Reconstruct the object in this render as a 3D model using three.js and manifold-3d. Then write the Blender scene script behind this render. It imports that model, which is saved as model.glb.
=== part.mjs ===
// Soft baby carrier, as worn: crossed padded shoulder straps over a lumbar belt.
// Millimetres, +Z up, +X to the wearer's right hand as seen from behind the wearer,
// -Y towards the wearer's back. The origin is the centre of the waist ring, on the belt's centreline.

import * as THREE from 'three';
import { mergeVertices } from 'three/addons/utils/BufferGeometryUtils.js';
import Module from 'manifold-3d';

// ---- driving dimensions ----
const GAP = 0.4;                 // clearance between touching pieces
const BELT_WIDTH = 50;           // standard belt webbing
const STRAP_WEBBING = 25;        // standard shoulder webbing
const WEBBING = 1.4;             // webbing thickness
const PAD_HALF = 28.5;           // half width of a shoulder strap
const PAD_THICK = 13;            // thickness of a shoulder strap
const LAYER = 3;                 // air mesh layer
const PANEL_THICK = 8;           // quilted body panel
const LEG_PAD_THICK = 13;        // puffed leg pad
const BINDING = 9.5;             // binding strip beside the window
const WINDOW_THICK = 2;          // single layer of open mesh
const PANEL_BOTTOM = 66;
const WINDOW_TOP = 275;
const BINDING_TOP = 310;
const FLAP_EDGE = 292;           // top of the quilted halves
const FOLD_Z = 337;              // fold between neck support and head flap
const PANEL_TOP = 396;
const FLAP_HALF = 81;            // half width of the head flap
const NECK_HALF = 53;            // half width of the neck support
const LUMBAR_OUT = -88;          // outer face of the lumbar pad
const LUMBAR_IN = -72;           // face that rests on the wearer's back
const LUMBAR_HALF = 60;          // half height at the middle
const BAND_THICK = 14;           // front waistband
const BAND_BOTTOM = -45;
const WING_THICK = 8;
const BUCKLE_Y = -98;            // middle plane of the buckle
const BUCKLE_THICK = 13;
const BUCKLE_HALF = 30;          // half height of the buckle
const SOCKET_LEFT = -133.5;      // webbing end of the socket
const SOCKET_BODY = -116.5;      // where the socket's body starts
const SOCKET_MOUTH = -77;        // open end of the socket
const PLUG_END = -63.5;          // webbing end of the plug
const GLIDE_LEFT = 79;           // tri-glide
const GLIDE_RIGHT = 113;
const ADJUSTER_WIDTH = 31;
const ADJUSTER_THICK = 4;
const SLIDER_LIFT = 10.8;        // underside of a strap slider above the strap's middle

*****

* _WHAT YOU NEED TO DO_
Output the listing above exactly as it appears.

* _RESPONSE_
Reconstruct the object in this render as a 3D model using three.js and manifold-3d. Then write the Blender scene script behind this render. It imports that model, which is saved as model.glb.
=== part.mjs ===
// Soft baby carrier, as worn: crossed padded shoulder straps over a lumbar belt.
// Millimetres, +Z up, +X to the wearer's right hand as seen from behind the wearer,
// -Y towards the wearer's back. The origin is the centre of the waist ring, on the belt's centreline.

import * as THREE from 'three';
import { mergeVertices } from 'three/addons/utils/BufferGeometryUtils.js';
import Module from 'manifold-3d';

// ---- driving dimensions ----
const GAP = 0.4;                 // clearance between touching pieces
const BELT_WIDTH = 50;           // standard belt webbing
const STRAP_WEBBING = 25;        // standard shoulder webbing
const WEBBING = 1.4;             // webbing thickness
const PAD_HALF = 28.5;           // half width of a shoulder strap
const PAD_THICK = 13;            // thickness of a shoulder strap
const LAYER = 3;                 // air mesh layer
const PANEL_THICK = 8;           // quilted body panel
const LEG_PAD_THICK = 13;        // puffed leg pad
const BINDING = 9.5;             // binding strip beside the window
const WINDOW_THICK = 2;          // single layer of open mesh
const PANEL_BOTTOM = 66;
const WINDOW_TOP = 275;
const BINDING_TOP = 310;
const FLAP_EDGE = 292;           // top of the quilted halves
const FOLD_Z = 337;              // fold between neck support and head flap
const PANEL_TOP = 396;
const FLAP_HALF = 81;            // half width of the head flap
const NECK_HALF = 53;            // half width of the neck support
const LUMBAR_OUT = -88;          // outer face of the lumbar pad
const LUMBAR_IN = -72;           // face that rests on the wearer's back
const LUMBAR_HALF = 60;          // half height at the middle
const BAND_THICK = 14;           // front waistband
const BAND_BOTTOM = -45;
const WING_THICK = 8;
const BUCKLE_Y = -98;            // middle plane of the buckle
const BUCKLE_THICK = 13;
const BUCKLE_HALF = 30;          // half height of the buckle
const SOCKET_LEFT = -133.5;      // webbing end of the socket
const SOCKET_BODY = -116.5;      // where the socket's body starts
const SOCKET_MOUTH = -77;        // open end of the socket
const PLUG_END = -63.5;          // webbing end of the plug
const GLIDE_LEFT = 79;           // tri-glide
const GLIDE_RIGHT = 113;
const ADJUSTER_WIDTH = 31;
const ADJUSTER_THICK = 4;
const SLIDER_LIFT = 10.8;        // underside of a strap slider above the strap's middle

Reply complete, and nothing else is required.